Amazon EMR, short for Elastic MapReduce, is a cloud-native service offered by AWS that facilitates the processing and analysis of vast amounts of data using popular big data frameworks like Apache Hadoop, Spark, HBase, and Flink. Designed to effortlessly scale with your needs, EMR abstracts the complexities of managing on-premises clusters, allowing developers and IT administrators to focus more on their data processing and less on infrastructure maintenance.
Use Cases
Amazon EMR is renowned for its versatility in handling workloads ranging from log analysis, web indexing, data transformations (ETL), machine learning, and bioinformatics to financial analysis. Businesses that require near-real-time analytics on extensive datasets also frequently leverage EMR's capabilities. The platform supports the integration of data with other AWS services such as Amazon S3 for storage, Amazon RDS and Amazon Redshift for relational and data warehouse processing, and AWS Glue for data cataloging.
Pricing
Amazon EMR pricing is primarily based on the underlying EC2 instances that power the EMR cluster and the data storage services that accompany it, such as S3. Users are charged on a per-second basis, which allows for cost efficiency, particularly for transient workloads where clusters can be terminated as soon as processing is complete. The size and number of instances, along with the utilization, will significantly influence the total cost. Additionally, Amazon's Spot Instances can further reduce expenses by allowing users to bid for spare capacity.
Scalability
A significant advantage of Amazon EMR is its scalability. It allows for adding or removing nodes on the fly to meet job-specific requirements. This elasticity ensures that the cluster size can dynamically adjust according to demand, enabling effective management of processing times and costs. EMR can handle workloads of any size by leveraging its underlying infrastructure running on Amazon EC2, which supports both horizontal and vertical scaling strategies.
Availability
Amazon EMR is a highly available service, with multi-AZ deployments ensuring fault tolerance and disaster recovery capabilities. Users can select instances across different availability zones to provide redundancy and failover support. EMR also supports the use of instance fleets that automatically adjust based on the availability of instance types, further ensuring workload continuity even in highly complex environments that demand consistent performance and reliability.
Security
Security in Amazon EMR is robust, incorporating features such as granular IAM policies for resource access control, data encryption at rest and in transit using AWS Key Management Service (KMS), and integration with AWS CloudTrail for auditing purposes.
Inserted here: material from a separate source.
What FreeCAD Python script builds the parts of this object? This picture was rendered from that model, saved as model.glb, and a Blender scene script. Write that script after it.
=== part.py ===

EMR clusters can also be isolated within Amazon VPCs to ensure a secured network environment. Role-based access can restrict actions on both the job and infrastructure levels, thus maintaining strict data governance and compliance standards.
Competition
In the ecosystem of cloud-based big data services, Amazon EMR faces significant competition from similar offerings by other major providers. Google Cloud offers Dataproc, which can be found here. Dataproc allows users to run Apache Hadoop and Spark jobs with rapid instances start-up times and automatic cluster idle monitoring for cost savings. Microsoft Azure provides HDInsight, linked here, which integrates seamlessly with Azure services, supporting common big data frameworks like Hadoop, Spark, and Kafka. Alibaba Cloud's equivalent, E-MapReduce, is described here, providing support for open-source big data ecosystems, tailored towards businesses with specific needs in high-volume data-intensive computations.
Amazon EMR remains a go-to solution for developers and IT administrators seeking to execute large-scale data processing tasks without the need to manage complex infrastructure setups. With its scalable, secure, and flexible environment, it continues to be instrumental in driving big data innovation within various industries.